To measure the forwarding latency, we have to measure the latency once with loopback transceiver in the ports (or running a 100G cable between them), and once by going from the packet generator FPGA to the forwarder FPGA and back, and compute the difference. To compute the forwarding latency value, we timestamp the packets before sending them from the tester FPGA, and after they arrive after getting forwarded in the DUT FPGA (Timers in all RPUs are synced). This values are periodically sent to the host.

When using a forwarding FPGA, do: make do TEST=basic\_fw RECV=0xaaaa ENABLE=0xffff DEV=mqnic0.

The firmware for latency test uses half of the RPUs to generate the traffic, and half of them to receive the traffic. On the forwarder FPGA, we enable only half of the cores to be properly comparable and not underestimate the latency under high load.

For packet generator FPGA, run: sudo ./run_latency.sh mqnic1

This script would run the test for different packet sizes, and use tcpdump to capture the latency values sent by the RPUs. Now replace the forwareder FPGA with a 100G cable and change the output directory by running sudo ./run_latency.sh mqnic1 1l.

Finally run latency_data_extractor.sh to extract the values reported by the RPUs from the pcaps. After this step, a unified file for the average values is generated pre experiment and across different packet sizes. The forwarding latency can be computed by deducting the values for each packet size.

Running Firewall case study

To run the code for case studies, use make do similar to the previous step. For the firewall case study we run these two commands in 2 different shells:

make do TEST=pkt_gen RECV=0xffff ENABLE=0xffff DEV=mqnic1 BLOCK_INTS=3 PKT_SIZE=1024

and

make do TEST=firewall DEST_DIR=../../fpga_src/accel/ip_matcher/c/ RECV=0xffff ENABLE=0xffff DEV=mqnic0

The first command is like before, just disabling the physical Ethernet ports to allow traffic injection only from the host. The second command sets the firmware to firewall and also requires the image with the firewall accelerator.

Now to inject the attack traffic, from a different shell run make gen in fpga_src/accel/ip_matcher/python to create the desired traffic. The from the same directory do:

make set_mtu DEV=mqnic1; make run DEV=mqnic1

This will inject the trace at about 5 Gbps.

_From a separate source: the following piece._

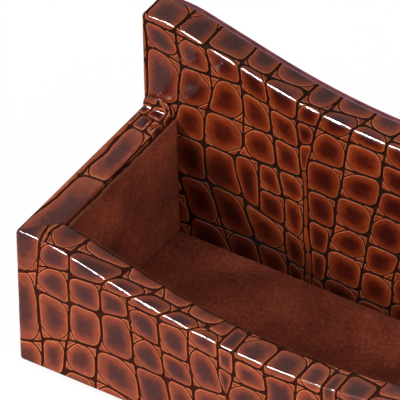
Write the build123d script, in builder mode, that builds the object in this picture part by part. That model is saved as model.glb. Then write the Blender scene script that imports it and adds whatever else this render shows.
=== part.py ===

You can keep this packet injector running, and similar to the forwarding throughput experiment, stop the other two make do shells to observe the RX Bytes on the forwarder FPGA, and set a different packet size for the packet generator FPGA. If make reset_all is used in any step, rerun the the injector script.

For application verification, on the tester FPGA you can run:

make do TEST=basic_corundum_fw RECV=0xffff ENABLE=0xffff DEV=mqnic1 BLOCK_INTS=3

Now the tester FPGA will only forward packets received from the host to the DUT FPGA, and drop rate can be verified through the ratio of TX to RX frames. It should be close to the generated pcap with 1050 attack packets and only 4 safe packets.

Running Pigasus case study

For the Pigasus case study and in HW reordering mode, we program the FPGA, reset it, and then run the firmware:

./loadbit.sh prog ../../bitfiles/VCU1525_8RPU_Pigasus_RR_LB.bit
make reset_all
make do DEST_DIR=../../fpga_src/accel/pigasus_sme/c/ TEST=pigasus2 RECV=0xffff ENABLE=0xffff DEV=mqnic0 RPUS=8

For the packet generator, similar to the firewall case study run:

make do TEST=pkt_gen RECV=0xffff ENABLE=0xffff DEV=mqnic1 BLOCK_INTS=3 PKT_SIZE=1024

To generate the traces for this test, from a third shell and fpga_src/accel/pigasus_sme/python/ directory, run make and then mv attack_pcap_\* ../pcaps/. Now from fpga_src/accel/pigasus_sme/pcaps/ directory run:

make set_mtu DEV=mqnic1; make attack DEV=mqnic1 SIZE=1024

This script will adjust the attack rate to be close to one percent. Similar to the forwarding throughput experiment, you can pause the two make do runs and check the RX bytes.

For SW-based reordering results, change the image and firmware and repeat the same testing process. Fom host_utils/runtime run:

./loadbit.sh prog ../../bitfiles/VCU1525_8RPU_Pigasus_Hash_LB.bit
make reset_all
make do DEST_DIR=../../fpga_src/accel/pigasus_sme/c/ TEST=pigasus RECV=0xffff ENABLE=0xffff DEV=mqnic0 RPUS=8

In both tests, the matched packets in this case study are sent to the host and can be seen with tcp_dump.